Quello che le rimprovera è l’affanno e la preoccupazione che
mette nel lavoro. È agitata, è «presa dai molti servizi» (Lc 10,40), ha
perduto la calma. Non è più lei a guidare il lavoro, è piuttosto il lavoro che
ha preso il sopravvento e la tiranneggia. Non è più libera, è diventata schiava
della sua occupazione.
Non capita anche a noi a volte di disperderci nelle mille cose
da fare? Siamo attratti e distratti da internet, dalle chat, dagli inutili sms.
Anche quando sono gli impegni seri ad occuparci, essi possono farci dimenticare
di rimanere attenti agli altri, di ascoltare le persone che ci sono vicine. Il
pericolo è soprattutto perdere di vista perché e per chi lavoriamo.

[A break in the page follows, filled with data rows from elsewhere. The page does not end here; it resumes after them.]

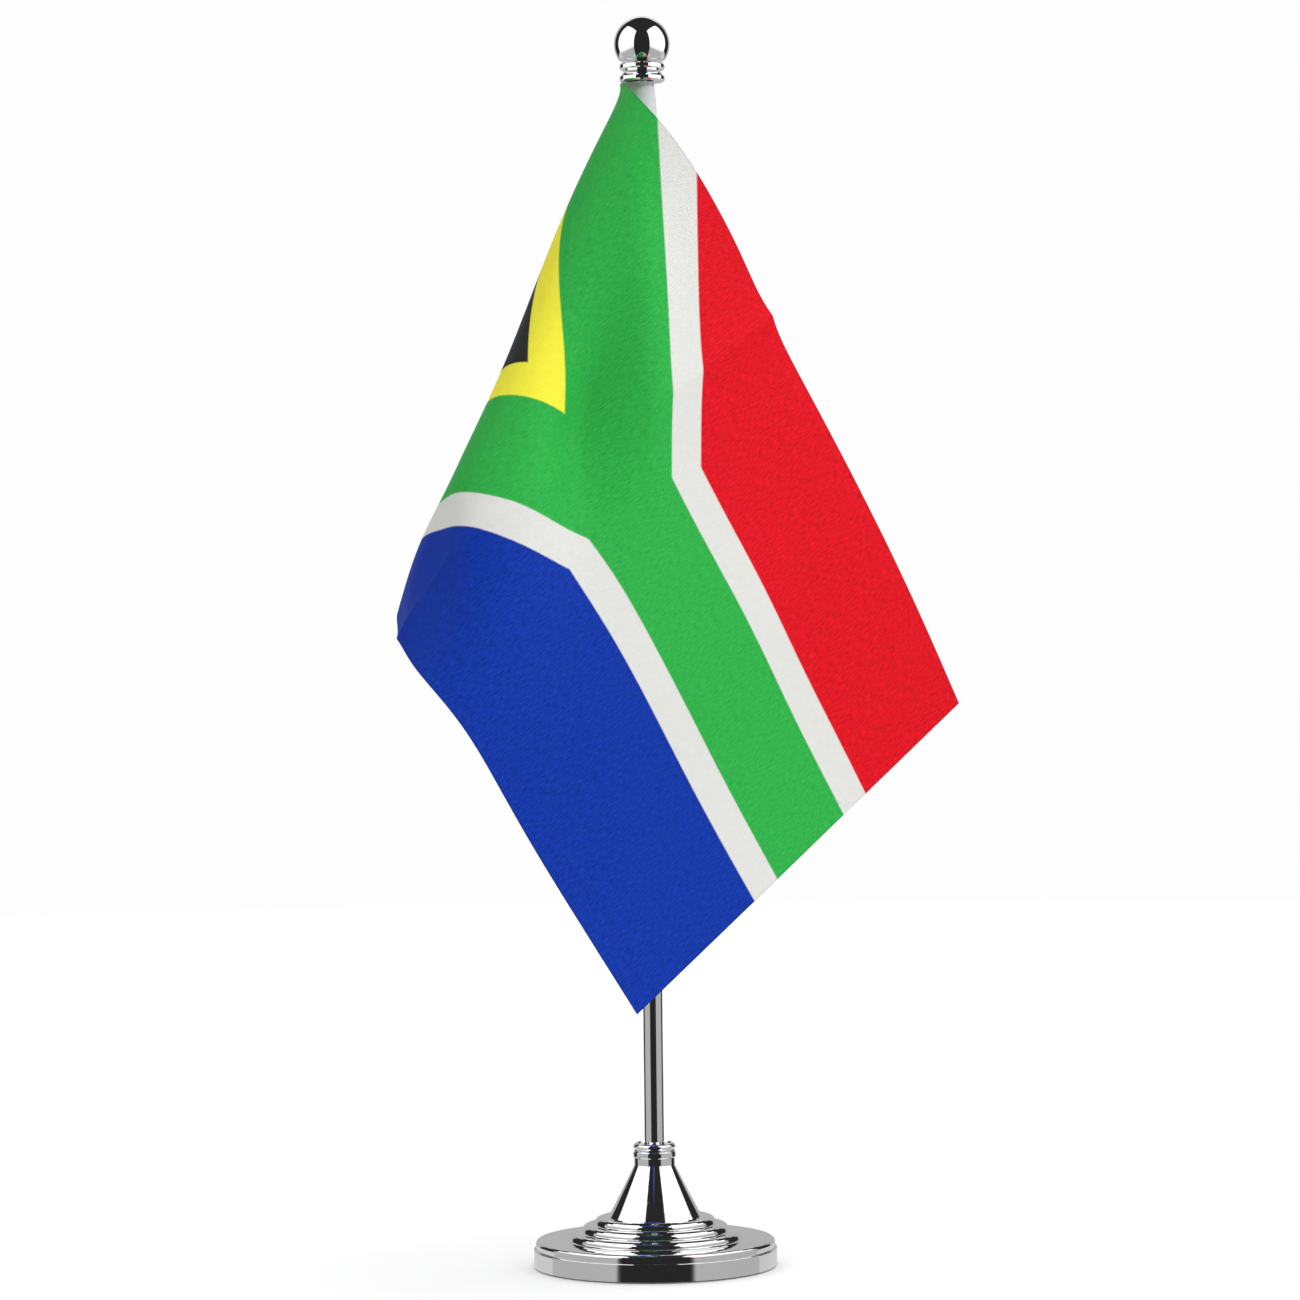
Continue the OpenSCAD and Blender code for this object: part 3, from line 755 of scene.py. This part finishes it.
def softbox(name, turn, distance, width, lean, low, high, level, dim):
    """Upright soft light that only mirror-like reflections see. Its lower part has only dim of its level."""
    made, g = material(name)
    place = g.node("ShaderNodeSeparateXYZ", {"Vector": g.node("ShaderNodeTexCoord").outputs["UV"]})

    def fall(value, reach):
        from_edge = g.math("MINIMUM", value, g.math("SUBTRACT", 1.0, value))
        return g.between(from_edge, 0.0, reach, 0.0, 1.0, smooth=True)

    glow = g.math("MULTIPLY", fall(place.outputs[0], 0.06), fall(place.outputs[1], 0.05))
    lower = g.between(place.outputs[1], 0.26, 0.37, dim * level, level, smooth=True)
    shine = g.node("ShaderNodeEmission", {"Color": (1, 1, 1, 1), "Strength": lower})
    clear = g.node("ShaderNodeBsdfTransparent")
    mix = g.node("ShaderNodeMixShader", {0: glow, 1: clear.outputs[0], 2: shine.outputs[0]})
    g.finish(mix)
    a = math.radians(turn)
    out_way = np.array((math.sin(a), -math.cos(a), 0))
    side = np.array((math.cos(a), math.sin(a), 0)) * width / 2
    corners = [out_way * distance + side * x + np.array((0, 0, z))
               for x, z in ((-1, low), (1, low), (1 + max(-lean, 0), high), (-1 - max(lean, 0), high))]
    panel = add_mesh(name, corners, [(0, 1, 2, 3)], [made], None, [(0, 0), (1, 0), (1, 1), (0, 1)])
    panel.visible_camera = panel.visible_diffuse = panel.visible_shadow = panel.visible_transmission = False


for side_name, side_turn, side_lean in (("left", -75, -0.35), ("right", 75, 0.35)):
    softbox("softbox_" + side_name, side_turn, distance=0.44, width=0.72, lean=side_lean, low=-0.25,
            high=1.05, level=1.4, dim=0.34)


def area_light(name, place, aim, size, power):
    data = bpy.data.lights.new(name, "AREA")
    data.shape, data.size, data.energy = "SQUARE", size, power
    obj = bpy.data.objects.new(name, data)
    bpy.context.scene.collection.objects.link(obj)
    obj.location = place
    obj.rotation_mode = "QUATERNION"
    obj.rotation_quaternion = (Vector(aim) - Vector(place)).to_track_quat("-Z", "Y")
    return obj


# The key light reaches the cloth only: the chrome has its own soft boxes to mirror.
key = area_light("key", place=(1.25, -0.8, 1.15), aim=(0, 0, 0.2), size=0.4, power=14.0)
lit = bpy.data.collections.new("lit_by_key")
for piece in (flag, pocket, hem, stitches):
    lit.objects.link(piece)
key.light_linking.receiver_collection = lit
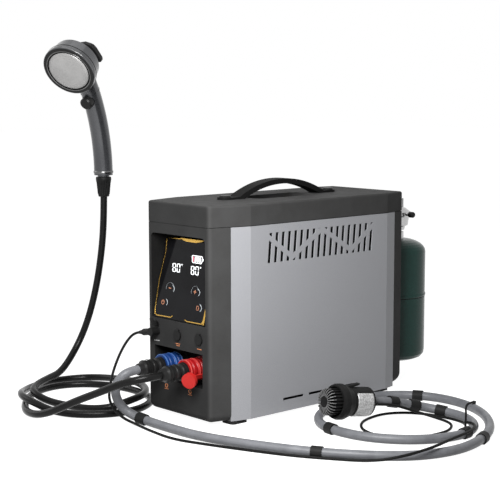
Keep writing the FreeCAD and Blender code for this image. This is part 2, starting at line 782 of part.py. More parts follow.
def make_quick_connectors():
    """Two ports in the bay: stem and body, coloured release sleeve and hose coupling on each."""
    tip = "(port_body_length)"
    for side, sign in (("inlet", "-"), ("outlet", "")):
        across = f"{sign}{CONNECTOR_X}"
        port = turned(f"{side}_port", [
            ("0", "-stem_length"), ("stem_radius", "-stem_length"), ("stem_radius", "0"),
            ("port_flange_radius", "0"), ("port_flange_radius", "port_flange_height"),
            ("port_body_radius", "port_flange_height"), ("port_body_radius", tip),
            ("port_bore_radius", tip), ("port_bore_radius", "port_bore_start"),
            ("0", "port_bore_start")])
        node(place(port, across, BAY_BACK, "connector_height", TOWARD_FRONT), f"{side}_port")
        inner = "port_body_radius + running_gap"
        groove = "sleeve_radius - 1"
        profile = [(inner, "sleeve_start"), (groove, "sleeve_start")]
        for start in (13, 20, 27):
            profile += [(groove, f"{start}"), ("sleeve_radius", f"{start + 1}"),
                        ("sleeve_radius", f"{start + 4}"), (groove, f"{start + 5}")]
        profile += [(groove, tip), (inner, tip)]
        sleeve = turned(f"{side}_sleeve", profile)
        node(place(sleeve, across, BAY_BACK, "connector_height", TOWARD_FRONT), f"{side}_sleeve")
        collar = f"{tip} + seat_gap"
        end = f"{tip} + coupling_length"
        coupling = turned(f"{side}_coupling", [
            ("0", "port_bore_start + 1"), ("port_bore_radius - 0.1", "port_bore_start + 1"),
            ("port_bore_radius - 0.1", collar), ("coupling_radius - 1", collar),
            ("coupling_radius - 1", f"{collar} + 2"), ("coupling_radius", f"{collar} + 3"),
            ("coupling_radius", f"{collar} + 7"), ("coupling_radius - 1", f"{collar} + 8"),
            ("coupling_radius - 2.4", f"{collar} + 9"), ("coupling_radius - 2.4", f"{collar} + 13"),
            ("coupling_radius", f"{collar} + 14"), ("coupling_radius", f"{collar} + 17"),
            ("coupling_radius - 1", f"{collar} + 18"), ("coupling_radius - 1", f"{end} - 13"),
            ("coupling_radius - 0.2", f"{end} - 12"), ("coupling_radius - 0.2", f"{end} - 8"),
            ("coupling_radius - 2.2", f"{end} - 6"), ("coupling_radius - 3.4", end), ("0", end)])
        node(place(coupling, across, BAY_BACK, "connector_height", TOWARD_FRONT), f"{side}_coupling")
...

Il lavoro e
le altre occupazioni diventano fine a se stessi.
Oppure siamo presi dall’ansia e dall’agitazione davanti a
situazioni e problemi difficili che riguardano la famiglia, l’economia, la
carriera, la scuola, il futuro nostro o dei figli, al punto di
dimenticare le parole di Gesù: «Non affannatevi dunque dicendo:
Che cosa mangeremo? Che cosa berremo? Che cosa indosseremo? Di tutte queste
cose si preoccupano i pagani; il Padre vostro celeste, infatti, sa che ne avete
bisogno» (Mt 6, 31-32). Meritiamo anche noi il rimprovero di Gesù:
“Marta, Marta, tu ti affanni e ti agiti per molte cose, ma di
una cosa sola c’è bisogno.”
Qual è la sola cosa di cui c’è bisogno? Ascoltare e vivere le
parole di Gesù. Ad esse – e a lui che parla – non si può anteporre
assolutamente nulla. Il vero modo di ospitare il Signore, di fargli casa, è accogliere
ciò che egli ci dice. Proprio come ha fatto Maria, che ha dimenticato tutto, si
è messa ai suoi piedi e non ha perduto una sua parola. Non saremo guidati dal
desiderio di metterci in mostra o di primeggiare, ma di piacere a lui, di
essere al servizio del suo regno.
Come Marta, anche noi siamo chiamati a fare “molte cose” per il
bene degli altri. Gesù ci ha insegnato che il Padre è contento che portiamo
“molto frutto” (cf. Gv 15, 8) e che addirittura faremo cose più grandi
di lui (cf. Gv 14, 12). Egli attende dunque da noi dedizione, passione
nel lavoro che ci è dato da compiere, inventiva, audacia, intraprendenza. Ma
senza affanno e agitazione, con quella pace che viene dal sapere che stiamo
compiendo la volontà di Dio.
La sola cosa che importa è dunque diventare discepoli di Gesù,
lasciarlo vivere in noi, essere attenti ai suoi suggerimenti, alla sua voce
sottile che ci orienta momento per momento. In questo modo sarà lui a guidarci
in ogni nostra azione.
Nel compiere le “molte cose” non saremo distratti e dispersi
perché, seguendo le parole di Gesù, saremo mossi soltanto dall’amore. In tutte
le occupazioni faremo sempre una cosa sola: amare.